The Times article mentions that some younger folks can no longer read the eloquent scripted writing… the mythological beast known as cursive. While I may not be an expert in graphology (that’s the study and analysis of handwriting), I feel confident that I can at least READ the stuff… even if my lowercase “u,” “v,” and “w” all look relatively the same. I do empathize, though, with the children who were surprised when they learned that cursive “D” in Disney’s bubbly script at the start of old VHS tapes was actually a “D”!

In college and graduate school, I continued to practice my cursive as a deterrent to falling asleep in class. Cursive, since I was not a born natural, required just that extra bit of concentration. I slanted my notepad… pulled out my disposable fountain pen… and began to script continuously. Whether or not I could read it later when studying was another matter… as the smooth squiggles slipped off the lines from time to time, trailing off into swooping curves.

I understand that times are changing… that word processing skills take precedent and smart phones, IM and text messaging are pervasive ways of communication. My current print is only a more refined version of the print I did as an elementary-age kid. I value my handwriting. I much prefer to write long hand for just about everything. I’m a list maker, a letter writer, and I have my own wax seal.
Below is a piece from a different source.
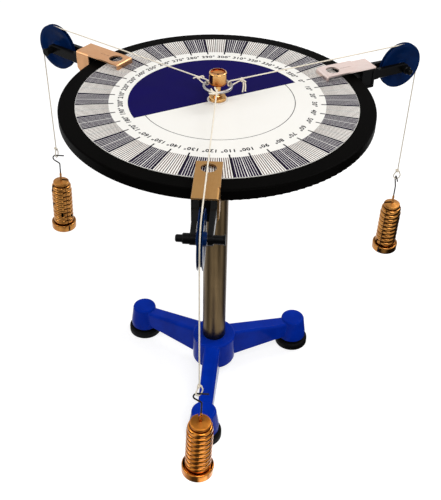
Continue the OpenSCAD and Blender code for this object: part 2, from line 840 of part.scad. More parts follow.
// Half section of a pulley: x is the radius, y runs across it
module pulley_section() {
    half = pulley_w / 2;
    lip = (pulley_w - groove_mouth) / 2;
    bore_r = axle_d / 2 + fit_clearance;
    hub_r = pulley_hub_d / 2;
    dish_in = hub_r + 3;
    dish_out = groove_r - 2.5;
    polygon([
        [bore_r, -hub_half_w], [hub_r - 0.8, -hub_half_w], [hub_r, -hub_half_w + 0.8],
        [hub_r + 0.6, -web_t / 2 - 0.6], [dish_in, -web_t / 2], [(dish_in + dish_out) / 2, -web_t / 2 - 0.2],
        [dish_out - 3, -half + 0.9], [dish_out, -half + 0.2], [dish_out + 1.5, -half],
        [pulley_r - lip, -half], [pulley_r, -half + lip],
        [groove_r, -groove_floor / 2], [groove_r, groove_floor / 2],
        [pulley_r, half - lip], [pulley_r - lip, half],
        [dish_out + 1.5, half], [dish_out, half - 0.2], [dish_out - 3, half - 0.9],
        [(dish_in + dish_out) / 2, web_t / 2 + 0.2], [dish_in, web_t / 2], [hub_r + 0.6, web_t / 2 + 0.6],
        [hub_r, hub_half_w - 0.8], [hub_r - 0.8, hub_half_w], [bore_r, hub_half_w]
    ]);
}

module pulley() {
    across(axle_u, 0, axle_z) rotate_extrude($fn = 128) pulley_section();
}

module axle_knob() {
    across(axle_u, -arm_out_tip, axle_z) rotate([180, 0, 0])
        difference() {
            union() {
                bevelled_disc(axle_collar_d, 0, axle_collar_h, 0.3, 1);
                bevelled_disc(axle_tip_d, axle_collar_h - past, axle_tip_h + past, 0, 1.2);
            }
            rod(axle_d, -past, axle_collar_h - 1.5 + past);
        }
}

module axle_cap() {
    flange_h = 2.2;
    across(axle_u, arm_out_tip, axle_z)
        difference() {
            union() {
                rod(cap_d, 0, cap_h - 1);
                translate([0, 0, cap_h - flange_h]) rotate_extrude() rounded_half(cap_flange_d / 2, flange_h, 0.9);
            }
            rod(axle_d, -past, cap_h - 2.5 + past);
        }
}

module clamp_screw() {
    notches = 16;
    shank_top = board_bottom - press_t + press_socket;
    translate([screw_u, 0, 0])
        difference() {
            union() {
                bevelled_disc(screw_head_d, head_top - screw_head_h, screw_head_h, 1, 1);
                bevelled_disc(screw_d, head_top - past, shank_top - head_top + past, 0, 0.5);
            }
            for (k = [0:notches - 1])
                rotate([0, 0, 360 * k / notches]) translate([screw_head_d / 2 + 0.5, 0, 0])
                    rod(2.4, head_top - screw_head_h - past, screw_head_h + 2 * past);
        }
}

module press_disc() {
    translate([screw_u, 0, 0])
        difference() {
            bevelled_disc(press_d, board_bottom - press_t, press_t, 0.6, 0.2);
            rod(screw_d + 2 * fit_clearance, board_bottom - press_t - past, press_socket + past);
        }
}

module string(hang_z, turn) {
    union() {
        tube(string_path(hang_z, turn), string_d / 2, string_sides);
        translate([ring_r + ring_knot[0], ring_knot[1], ring_z + ring_knot[2]]) sphere(r = knot_r, $fn = 12);
        translate([hang_u + hook_knot[0] * cos(turn), hook_knot[0] * sin(turn), hang_z + hook_knot[1]])
            sphere(r = knot_r, $fn = 12);
    }
}

// Moves a hanger from its own frame, where it hangs at the origin, onto its string
module hang(azimuth, hang_z, hook_turn) {
    rotate([0, 0, azimuth]) translate([hang_u, 0, hang_z]) rotate([0, 0, hook_turn - azimuth])
        rotate([0, hanger_lean, 0]) children();
}

module hanger_base() {
    translate([rod_aside, 0, -hang_to_stack - base_h])
        difference() {
            rotate_extrude() rounded_half(base_d / 2, base_h, 1.5);
            rod(rod_d, base_floor, base_h);
        }
}

// Points of the hook's wire: up from the rod, round the bend and out along the tip
function hook_path(start_z) =
    let (
        lobe = [hook_straight, -hook_r],
        leave = lobe + hook_r * [cos(180 + hook_bend), sin(180 + hook_bend)],
        join_x = rod_aside - foot_bend_r * (1 - cos(hook_bend)),
        join_z = leave[1] - (join_x - leave[0]) / tan(hook_bend),
        bend_z = join_z - foot_bend_r * sin(hook_bend)
    ) concat(
        [[rod_aside, 0, start_z]],
        [for (a = [0:hook_bend / 4:hook_bend])
            [rod_aside - foot_bend_r * (1 - cos(a)), 0, bend_z + foot_bend_r * sin(a)]],
        [for (k = [0:8]) let (a = 180 + hook_bend - k * (90 + hook_bend) / 8)
            [lobe[0] + hook_r * cos(a), 0, lobe[1] + hook_r * sin(a)]],
        [[hook_tip, 0, 0]]
    );

module hanger_rod() {
    rod_top = rod_above - hook_rise;
    foot = base_floor - hang_to_stack - base_h;
    taper = 2;
    union() {
        translate([rod_aside, 0, 0]) {
            rod(rod_d, foot, rod_top - foot);
            translate([0, 0, rod_top]) cylinder(d1 = rod_d, d2 = hook_wire + 0.5, h = taper);
        }
        tube(hook_path(rod_top), hook_wire / 2, hook_sides);
    }
}

module slotted_mass(turn) {
    rotate([0, 0, turn])
        difference() {
            bevelled_disc(mass_d, 0, mass_pitch - mass_gap, mass_bevel, mass_bevel);
            rod(slot_w, -past, mass_pitch + 2 * past);
            translate([0, -slot_w / 2, -past]) cube([mass_d, slot_w, mass_pitch + 2 * past]);
        }
}

module masses(slots) {
    for (i = [0:mass_count - 1])
        translate([rod_aside, 0, -hook_rise - (i + 1) * mass_pitch]) slotted_mass(slots[i]);
}

module clamp_node(name, azimuth, hang_z, loop_turn, hook_turn, slots) {
    rotate([0, 0, azimuth]) {
        color(sheet_metal) bracket();
        color(plastic_black) pulley_fork();
        color(steel_grey) fork_screws();
        color(steel_grey) pulley_axle();
        color(pulley_blue) pulley();
        color(plastic_black) axle_knob();
        color(plastic_black) axle_cap();
        color(steel_grey) clamp_screw();
        color(steel_grey) press_disc();
        color(cord_cream) string(hang_z, loop_turn - azimuth);
    }
    hang(azimuth, hang_z, hook_turn) {
        color(brass_gold) hanger_base();
        color(steel_grey) hanger_rod();
        color(brass_gold) masses(slots);
    }
}

tripod_base();
column();
column_plug();
column_bolt();
column_washer();
board_flange();
flange_screws();
table_board();
dial_card();
post_washer();
post_collar();
centre_post();
post_knob();
force_ring();
for (k = [1:3]) {
    foot_pad(k);
    foot_stud(k);
}
clamp_node("front", front_azimuth, front_hang, front_loop_turn, front_hook_turn, front_slots);
clamp_node("right", right_azimuth, right_hang, right_loop_turn, right_hook_turn, right_slots);
clamp_node("left", left_azimuth, left_hang, left_loop_turn, left_hook_turn, left_slots);
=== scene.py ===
"""Force table on its tripod: finishes, the dial's print, the cords, the hooks and the masses.

The solid construction is the frame. This script dresses its parts and adds what a plain solid
leaves out: the printed degree scale, twisted cords with their knots, smooth hook wires in
their sleeves, and slotted masses with rounded edges. Lengths are in metres unless a name ends
in _mm, and angles are in radians unless a name or a note says degrees.
"""

import json
import logging
import math
from collections.abc import Callable, Mapping, Sequence
from dataclasses import dataclass, field, replace
from enum import Enum
from typing import Any

import bmesh
import bpy
from mathutils import Matrix, Vector


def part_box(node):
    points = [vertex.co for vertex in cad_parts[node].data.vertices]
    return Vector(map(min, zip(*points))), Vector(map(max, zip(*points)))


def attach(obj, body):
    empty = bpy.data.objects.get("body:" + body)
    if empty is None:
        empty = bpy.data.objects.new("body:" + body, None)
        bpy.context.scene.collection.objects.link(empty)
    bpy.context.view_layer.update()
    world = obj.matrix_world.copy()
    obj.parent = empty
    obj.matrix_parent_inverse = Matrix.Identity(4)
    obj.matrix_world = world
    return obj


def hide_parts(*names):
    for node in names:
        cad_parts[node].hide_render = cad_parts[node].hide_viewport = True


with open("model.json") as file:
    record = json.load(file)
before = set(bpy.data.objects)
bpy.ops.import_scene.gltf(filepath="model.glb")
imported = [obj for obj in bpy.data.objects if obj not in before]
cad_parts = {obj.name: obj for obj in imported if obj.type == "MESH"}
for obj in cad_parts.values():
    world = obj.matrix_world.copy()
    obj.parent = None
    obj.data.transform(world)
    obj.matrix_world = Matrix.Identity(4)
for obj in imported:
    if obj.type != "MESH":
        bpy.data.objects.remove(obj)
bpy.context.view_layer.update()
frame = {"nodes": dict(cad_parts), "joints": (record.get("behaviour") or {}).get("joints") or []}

MM = 0.001
CLAMPS = ("front", "right", "left")
ROD_ASIDE_MM = 3.5
HOOK_RISE_MM = 46.0

Colour = tuple[float, float, float]
Outline = Sequence[tuple[float, float]]
Chain = Sequence[tuple[float, float, float]]
Shape = bmesh.types.BMesh
Material = bpy.types.Material
Socket = bpy.types.NodeSocket
Given = Mapping[str, Socket]

log = logging.getLogger("force_table")


# Shapes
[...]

Believe me; the concept of a blog is still very foreign.

Who cares if no job requires cursive… I don’t know many professional scribes these days… but that’s beside the point. Why not learn to do it for the love of doing it? To improve your own print by honing another side of it… or to marvel at the sheer art value if you think it’s otherwise irrelevant? We shouldn’t eliminate these skills from our repertoire simply because they’ve been targeted as “outdated”… ludicrous.

Go write a letter in cursive and spend the money to post it… it won’t kill you. If you’re feeling really racy, see if you can use roman numerals in the process… there’s another thing we’re missing out on these days.